* **STATED GOAL**:
Return the number of lines in which the word "part" appears; add nothing else.

● ● ● ●

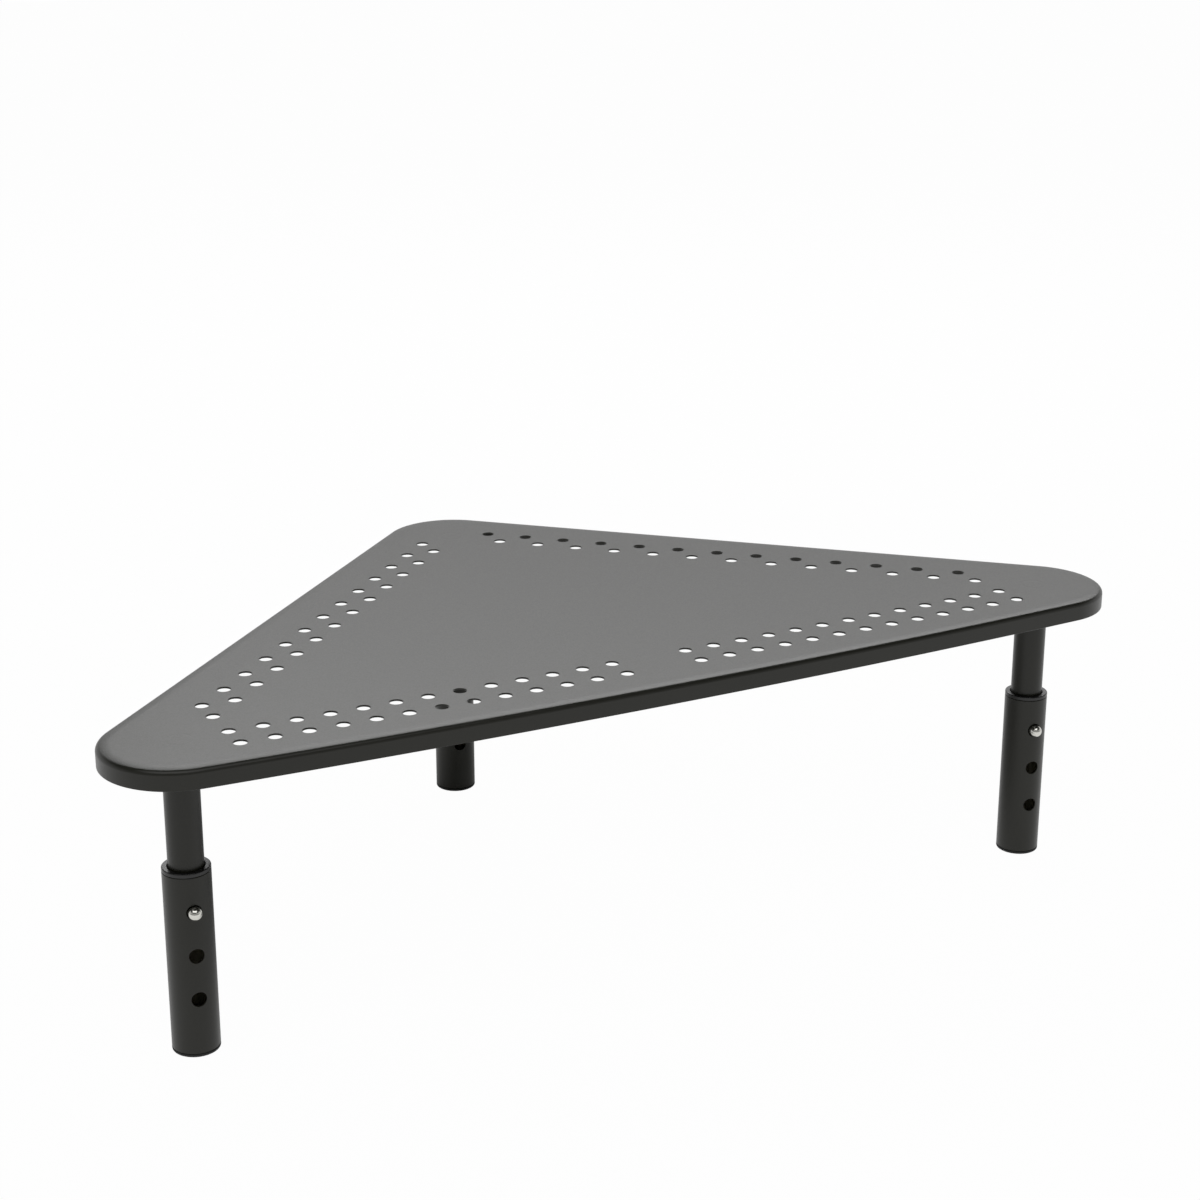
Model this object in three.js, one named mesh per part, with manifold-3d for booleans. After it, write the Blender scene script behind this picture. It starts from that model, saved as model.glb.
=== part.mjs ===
import * as THREE from 'three';
import { mergeVertices } from 'three/addons/utils/BufferGeometryUtils.js';
import Module from 'manifold-3d';

// Corner monitor riser: a pressed steel plate on three telescopic legs with snap buttons.
// Millimetres, +Z up. Standing at its greatest height, with the long front edge along X.

const wasm = await Module();
wasm.setup();

// Overall sizes
const riserHeight = 140;
const legSpan = 435;
const rearLegDepth = 207.5;
const stepHeight = 20;
const settingCount = 3;

// General clearances
const seatGap = 0.3;
const cutOverrun = 2;

// Pressed steel plate
const plate = {
  cornerRadius: 33.5,
  frontBow: 6.2,
  thickness: 0.8,
  skirtHeight: 9,
  bendRadius: 2,
  bendSteps: 3,
  cornerSteps: 14,
  frontSteps: 14,
};

// Vent holes: a double row along each of the three edges
const vents = {
  radius: 3,
  pitch: 14.8,
  firstFromLegX: 21.1,
  sideRowFromLegY: 32.6,
  frontRowFromLegY: 0.1,
  frontRowBow: 3.2,
  middleGap: 30,
  edgeWeb: 8,
  legWeb: 14,
  sides: 10,
};

// Telescopic leg
const outerTube = { radius: 10.3, wall: 1.2, rimAboveButton: 15.4 };
const innerTube = { radius: 7.6, wall: 1.2, endBelowButton: 13 };
const button = {
  height: 67,
  radius: 2.95,
  domeRise: 4,
  domeSteps: 5,
  rivetRadius: 1.1,
  rivetHeadRadius: 1.8,
  rivetHeadThickness: 0.6,
};
const spring = {
  width: 5,
  thickness: 0.5,
  frontReach: 4.2,
  backReach: 5.3,
  endBelowButton: 7,
  bendAboveButton: 6.5,
  topAboveButton: 21,
  bendRadius: 2.1,
  bendSteps: 6,
};
const upperGuide = { length: 9, flangeThickness: 1.8, edgeChamfer: 0.4 };
const lowerGuide = { length: 6, lip: 1.4 };
const foot = { padHeight: 1.5, edgeRadius: 1, edgeSteps: 3, plugTop: 10, plugWall: 2.2, floor: 2 };
const stud = { bossRadius: 5, bossHeight: 11, radius: 3.9, length: 14 };
const plug = { length: 18, wall: 1.9 };

const tubeSides = 32;
const smallSides = 20;
const holeSides = 16;

// Each leg screws home where its thread tightens, so each faces a little off the front
const legs = [
  { side: 'left', x: -legSpan / 2, y: 0, turnDegrees: -4.5 },
  { side: 'right', x: legSpan / 2, y: 0, turnDegrees: -8.5 },
  { side: 'rear', x: 0, y: rearLegDepth, turnDegrees: -9 },
];

const steelPaint = new THREE.MeshStandardMaterial({ color: 0x4b4b4c, roughness: 0.55, metalness: 0.15 });
const legPaint = new THREE.MeshStandardMaterial({ color: 0x353431, roughness: 0.5, metalness: 0.15 });
const chrome = new THREE.MeshStandardMaterial({ color: 0xd9dadb, roughness: 0.08, metalness: 1 });
const springSteel = new THREE.MeshStandardMaterial({ color: 0x8d9196, roughness: 0.3, metalness: 1 });
const zincSteel = new THREE.MeshStandardMaterial({ color: 0xa9abaa, roughness: 0.35, metalness: 1 });
const nylon = new THREE.MeshStandardMaterial({ color: 0x1a1a1a, roughness: 0.5, metalness: 0 });
const rubber = new THREE.MeshStandardMaterial({ color: 0x111111, roughness: 0.75, metalness: 0 });

// A faceted shape as a solid that can be joined and cut
function toSolid(geometry) {
  const bare = geometry.clone();
  bare.deleteAttribute('normal');
  bare.deleteAttribute('uv');
  const merged = mergeVertices(bare);
  const index = Array.from(merged.index.array);
  const kept = [];
  for (let i = 0; i < index.length; i += 3) {
    const [a, b, c] = index.slice(i, i + 3);
    if (a !== b && b !== c && c !== a) kept.push(a, b, c);
  }
  const mesh = new wasm.Mesh({
    numProp: 3,
    vertProperties: new Float32Array(merged.attributes.position.array),
    triVerts: new Uint32Array(kept),
  });
  return new wasm.Manifold(mesh);
}

function toGeometry(solid) {
  const mesh = solid.getMesh();
  const geometry = new THREE.BufferGeometry();
  geometry.setAttribute('position', new THREE.BufferAttribute(mesh.vertProperties, 3));
  geometry.setIndex(new THREE.BufferAttribute(mesh.triVerts, 1));
  geometry.computeVertexNormals();
  return geometry;
}

// A body turned about Z from [radius, height] points
function turned(points, sides) {
  const profile = points.map(([radius, height]) => new THREE.Vector2(radius, height));
  return new THREE.LatheGeometry(profile, sides).rotateX(Math.PI / 2);
}

// A tube wall between two radii and two heights
function ring(inner, outer, bottom, top) {
  return turned([[inner, bottom], [outer, bottom], [outer, top], [inner, top], [inner, bottom]], tubeSides);
}

// A drill along -Y, from the tube's axis out through its front wall
function frontDrill(radius, height, reach) {
  const drill = new THREE.CylinderGeometry(radius, radius, reach, holeSides);
  return drill.translate(0, -reach / 2, height);
}

function arcPoints(centreX, centreY, radius, from, to, steps) {
  const points = [];
  for (let i = 0; i <= steps; i += 1) {
    const angle = from + ((to - from) * i) / steps;
    points.push(new THREE.Vector2(centreX + radius * Math.cos(angle), centreY + radius * Math.sin(angle)));
  }
  return points;
}

// The plate's outline moved inwards: an arc round each leg, straight back edges and a bowed front
const halfSpan = legSpan / 2;
const bowRadius = halfSpan ** 2 / (2 * plate.frontBow) + plate.frontBow / 2;
const bowCentreY = bowRadius - plate.frontBow;
const bowHalfAngle = Math.asin(halfSpan / bowRadius);
const backEdgeAngle = Math.atan2(halfSpan, rearLegDepth);
const quarterTurn = Math.PI / 2;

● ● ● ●

* **ANSWER BELOW**:
2